I’m writing this post before Monday at 10am. hehe
Today’s post is mostly for moms, but even if you’re not a mom, you know one. If you think this post would help her, share the link.
Things I’ve done as a mom that I don’t regret:
- being tough – the nurturer in us wants to be merciful and let our child(ren) get away with not doing things “quite” right, but that doesn’t help them – depending on age, of course.
- not counting – I once heard, “Delayed obedience is disobedience.” If my child did not obey, there were consequences. Sometimes I would tell them a second time, but I did not EVER count, waiting for them to obey.
- following up on my threats – ask either of my children, and they’ll tell you that Mom meant what she said. If I threatened a spanking for something, and they disobeyed, they got the spanking. If they acted up in the store, they most definitely did NOT get a toy.
- teaching my children to fold and put away their own clothes – do they always do it? No, but they know how.
- making them do chores – every single one of my children can do dishes, sweep a floor, run a vacuum, dust, clean the bathroom, etc. Life lessons. Unless you’re rich, a maid isn’t following behind you cleaning up your messes.
- saying no
- teaching them that life isn’t fair
- expecting more of them than they think they can accomplish
- taking one of my sons to a psychiatrist and having him tested for ADD, and subsequently putting him on drugs–it has been a night and day change in him (not for everyone, but worked for us)

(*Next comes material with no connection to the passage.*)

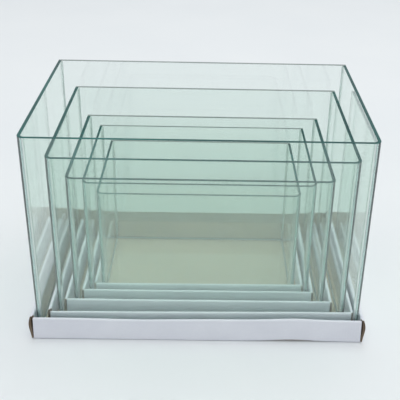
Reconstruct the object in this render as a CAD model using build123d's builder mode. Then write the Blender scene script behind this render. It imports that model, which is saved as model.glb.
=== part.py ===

- teaching them that they aren’t owed anything, and they have to work to get things
- making them pay for things (or wait to buy things) (see above) – old enough to have a job? you’re paying for your gas, your fun, your phone. Granted, we pay for the 15 year old’s phone, but she’ll be getting the bill in another month(she’ll be 16). We do pay car insurance, but if they want a car of their own (not communal), they have to buy it.
- loving them
- having them–I wouldn’t send one of them back. EVER.
- spending time talking to them about life, even if they’re reluctant ‘cuz I’m mom
- playing games with them
- smiling, hugging, and telling them I love them
- homeschooling – one of the hardest things and yet the most fulfilling. It’s not for everyone, but for me, there wasn’t another option
If you’re a mom, what is one thing you don’t regret?
6 thoughts on “No Regrets”
Ginger, this was an awesome post for all parents to read. Even when we don’t follow through as parents, this list can get us back on track. I respect your parenting and can tell that with the Lord’s help, you have done a great job. Blessings to you!
Thanks, Elaine. I’d like to think I have taught them well, but you know we all have doubts about our parenting abilities at one time or another. Blessings to you in return.
I love this! Great post. The one thing I don’t regret is helping them chase their passions!
I’m so glad I let them dance and do it competitively. Ty is a composed confident woman who is not afraid to stand up in front of a thousand people and share her testimony or sit one on one and share the gospel because she spent years dancing in front of thousands of people including world famous choreographers/dancers. It is helping Christian overcome his fears and realize things that God placed within him which he was alway too shy to let out with out it. It’s not easy to get out and dance on that stage all alone and then have experts judge you. He’s learning so much about himself and life just by chasing a passion.
That’s a good one, Stacy.
Let them follow their passions–even if it doesn’t necessarily line up with what you think they should do (as long as it stays Biblical, of course).
Thank you for your honesty. You might not have everyone agree with you. We do our best. At times it’s hard.
I’m against medications because I know people who lost their lives to it. Instead of helping it caused more harm than good.
And I feel sorry for mothers who lost their children to suicide because of prescriptions given to their children.
All the best to you and your family!
Everyone has to make their own decisions when it comes to meds. It’s a highly personal decision, and one I didn’t make without much prayer, sweat, and tears. But it has made a difference in my son; he’s a much happier child and more productive because of the decision we made.
I’m sorry people you know have lost their lives.